- [Dataset excerpts]:
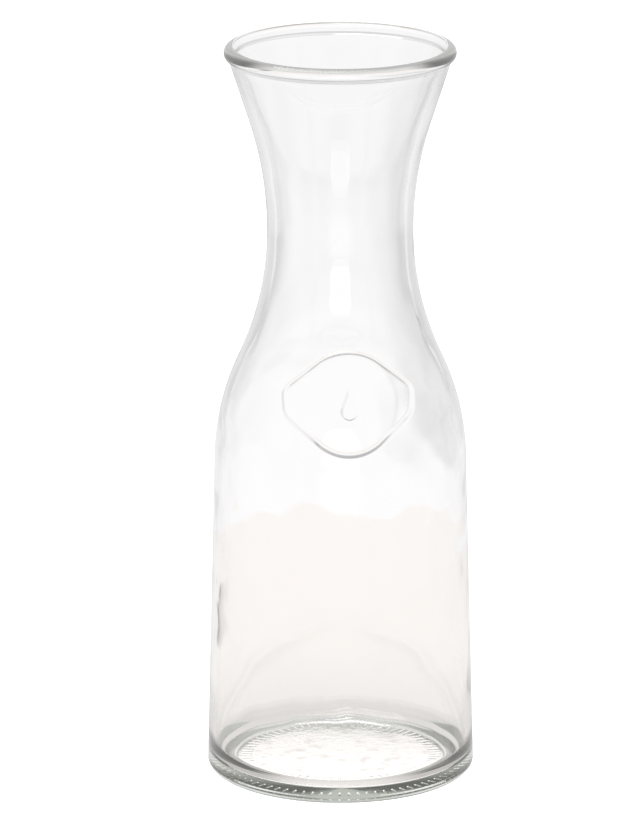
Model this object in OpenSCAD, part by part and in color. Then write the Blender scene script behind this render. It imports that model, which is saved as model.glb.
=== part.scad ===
--
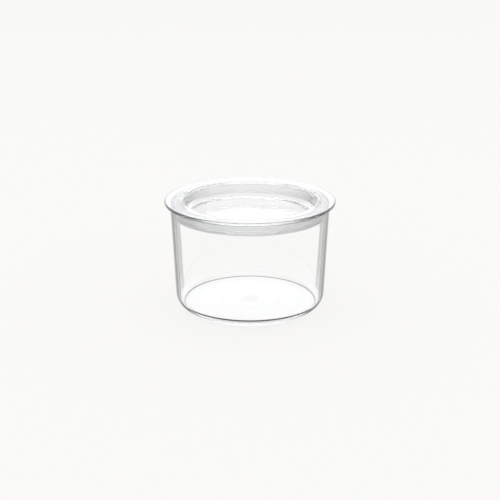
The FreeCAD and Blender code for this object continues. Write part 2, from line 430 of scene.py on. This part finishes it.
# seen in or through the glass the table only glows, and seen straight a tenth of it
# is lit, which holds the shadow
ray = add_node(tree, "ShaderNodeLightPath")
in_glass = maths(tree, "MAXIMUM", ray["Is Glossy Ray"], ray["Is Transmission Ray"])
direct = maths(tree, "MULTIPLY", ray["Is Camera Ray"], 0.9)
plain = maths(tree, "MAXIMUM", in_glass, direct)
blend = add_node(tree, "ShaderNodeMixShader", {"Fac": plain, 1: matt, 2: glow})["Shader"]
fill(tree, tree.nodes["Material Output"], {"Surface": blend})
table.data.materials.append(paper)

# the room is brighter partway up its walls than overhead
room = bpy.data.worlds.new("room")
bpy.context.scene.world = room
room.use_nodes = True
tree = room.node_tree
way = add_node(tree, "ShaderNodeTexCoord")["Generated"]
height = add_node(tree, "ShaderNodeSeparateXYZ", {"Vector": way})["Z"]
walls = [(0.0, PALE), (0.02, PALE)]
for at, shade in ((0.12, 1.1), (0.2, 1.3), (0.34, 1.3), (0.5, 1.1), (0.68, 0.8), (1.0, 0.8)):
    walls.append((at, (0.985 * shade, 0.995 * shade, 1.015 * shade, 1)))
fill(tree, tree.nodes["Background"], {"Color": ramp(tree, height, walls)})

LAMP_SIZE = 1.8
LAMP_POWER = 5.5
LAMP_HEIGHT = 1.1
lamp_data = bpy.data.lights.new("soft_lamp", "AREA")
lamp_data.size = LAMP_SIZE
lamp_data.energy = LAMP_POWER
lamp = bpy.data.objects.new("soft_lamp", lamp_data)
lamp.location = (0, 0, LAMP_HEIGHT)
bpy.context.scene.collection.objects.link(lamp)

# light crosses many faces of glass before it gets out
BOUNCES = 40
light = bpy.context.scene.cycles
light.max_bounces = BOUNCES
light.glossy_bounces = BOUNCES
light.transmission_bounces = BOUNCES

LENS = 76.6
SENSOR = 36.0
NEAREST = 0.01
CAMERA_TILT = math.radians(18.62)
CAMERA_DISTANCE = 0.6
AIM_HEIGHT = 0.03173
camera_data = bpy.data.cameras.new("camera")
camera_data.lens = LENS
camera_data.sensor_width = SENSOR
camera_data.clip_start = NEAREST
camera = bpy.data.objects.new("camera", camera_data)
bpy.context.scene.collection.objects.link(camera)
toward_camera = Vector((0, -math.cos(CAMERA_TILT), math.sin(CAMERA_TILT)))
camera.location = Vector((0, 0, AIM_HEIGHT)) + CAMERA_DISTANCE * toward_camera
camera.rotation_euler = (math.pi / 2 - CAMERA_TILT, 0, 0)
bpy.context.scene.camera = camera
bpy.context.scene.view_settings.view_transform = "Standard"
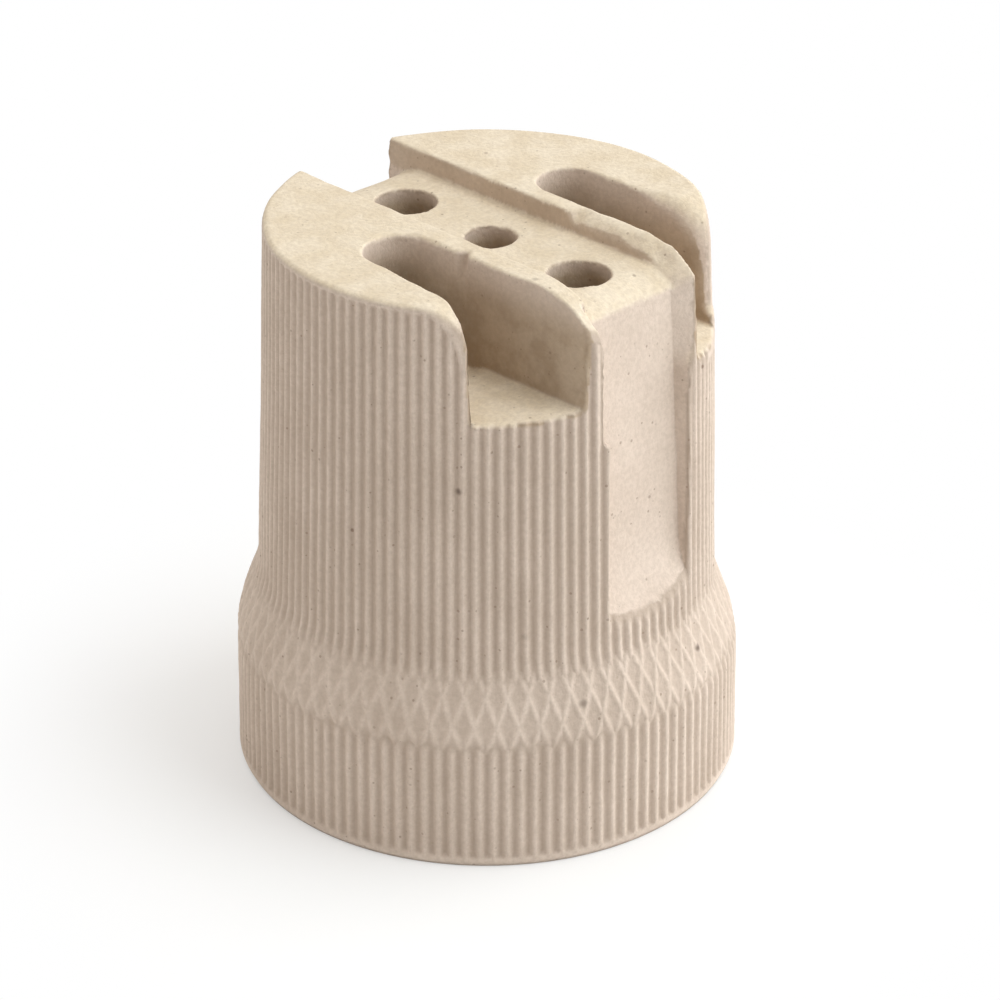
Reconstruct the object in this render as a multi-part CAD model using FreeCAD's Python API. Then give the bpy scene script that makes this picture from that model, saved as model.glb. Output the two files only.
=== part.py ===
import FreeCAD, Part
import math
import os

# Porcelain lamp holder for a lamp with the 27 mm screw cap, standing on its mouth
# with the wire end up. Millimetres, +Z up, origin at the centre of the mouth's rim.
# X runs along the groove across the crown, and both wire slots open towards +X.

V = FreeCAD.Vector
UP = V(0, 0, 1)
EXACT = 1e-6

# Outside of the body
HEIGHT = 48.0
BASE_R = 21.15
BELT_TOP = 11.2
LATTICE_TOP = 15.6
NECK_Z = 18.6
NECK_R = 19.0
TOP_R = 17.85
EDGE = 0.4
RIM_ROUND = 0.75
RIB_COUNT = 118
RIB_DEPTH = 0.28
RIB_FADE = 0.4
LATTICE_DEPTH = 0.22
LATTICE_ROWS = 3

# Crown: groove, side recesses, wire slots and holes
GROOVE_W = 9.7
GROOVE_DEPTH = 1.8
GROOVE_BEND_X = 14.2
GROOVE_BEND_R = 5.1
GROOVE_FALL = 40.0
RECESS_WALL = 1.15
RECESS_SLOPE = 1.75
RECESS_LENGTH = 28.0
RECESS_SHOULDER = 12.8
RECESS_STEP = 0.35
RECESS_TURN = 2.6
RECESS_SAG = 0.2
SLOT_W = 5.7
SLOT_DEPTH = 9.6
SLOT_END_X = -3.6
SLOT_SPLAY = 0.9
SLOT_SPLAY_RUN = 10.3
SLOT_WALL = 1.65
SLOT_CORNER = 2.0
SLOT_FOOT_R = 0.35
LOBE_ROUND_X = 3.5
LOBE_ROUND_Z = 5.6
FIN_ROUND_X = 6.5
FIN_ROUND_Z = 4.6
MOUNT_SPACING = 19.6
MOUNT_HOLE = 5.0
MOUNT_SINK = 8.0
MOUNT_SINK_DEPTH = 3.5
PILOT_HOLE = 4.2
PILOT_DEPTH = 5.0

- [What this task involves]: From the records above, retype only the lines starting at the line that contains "The FreeCAD and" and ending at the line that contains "light.transmission_bounces = BOUNCES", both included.

- [Result]:
The FreeCAD and Blender code for this object continues. Write part 2, from line 430 of scene.py on. This part finishes it.
# seen in or through the glass the table only glows, and seen straight a tenth of it
# is lit, which holds the shadow
ray = add_node(tree, "ShaderNodeLightPath")
in_glass = maths(tree, "MAXIMUM", ray["Is Glossy Ray"], ray["Is Transmission Ray"])
direct = maths(tree, "MULTIPLY", ray["Is Camera Ray"], 0.9)
plain = maths(tree, "MAXIMUM", in_glass, direct)
blend = add_node(tree, "ShaderNodeMixShader", {"Fac": plain, 1: matt, 2: glow})["Shader"]
fill(tree, tree.nodes["Material Output"], {"Surface": blend})
table.data.materials.append(paper)

# the room is brighter partway up its walls than overhead
room = bpy.data.worlds.new("room")
bpy.context.scene.world = room
room.use_nodes = True
tree = room.node_tree
way = add_node(tree, "ShaderNodeTexCoord")["Generated"]
height = add_node(tree, "ShaderNodeSeparateXYZ", {"Vector": way})["Z"]
walls = [(0.0, PALE), (0.02, PALE)]
for at, shade in ((0.12, 1.1), (0.2, 1.3), (0.34, 1.3), (0.5, 1.1), (0.68, 0.8), (1.0, 0.8)):
    walls.append((at, (0.985 * shade, 0.995 * shade, 1.015 * shade, 1)))
fill(tree, tree.nodes["Background"], {"Color": ramp(tree, height, walls)})

LAMP_SIZE = 1.8
LAMP_POWER = 5.5
LAMP_HEIGHT = 1.1
lamp_data = bpy.data.lights.new("soft_lamp", "AREA")
lamp_data.size = LAMP_SIZE
lamp_data.energy = LAMP_POWER
lamp = bpy.data.objects.new("soft_lamp", lamp_data)
lamp.location = (0, 0, LAMP_HEIGHT)
bpy.context.scene.collection.objects.link(lamp)

# light crosses many faces of glass before it gets out
BOUNCES = 40
light = bpy.context.scene.cycles
light.max_bounces = BOUNCES
light.glossy_bounces = BOUNCES
light.transmission_bounces = BOUNCES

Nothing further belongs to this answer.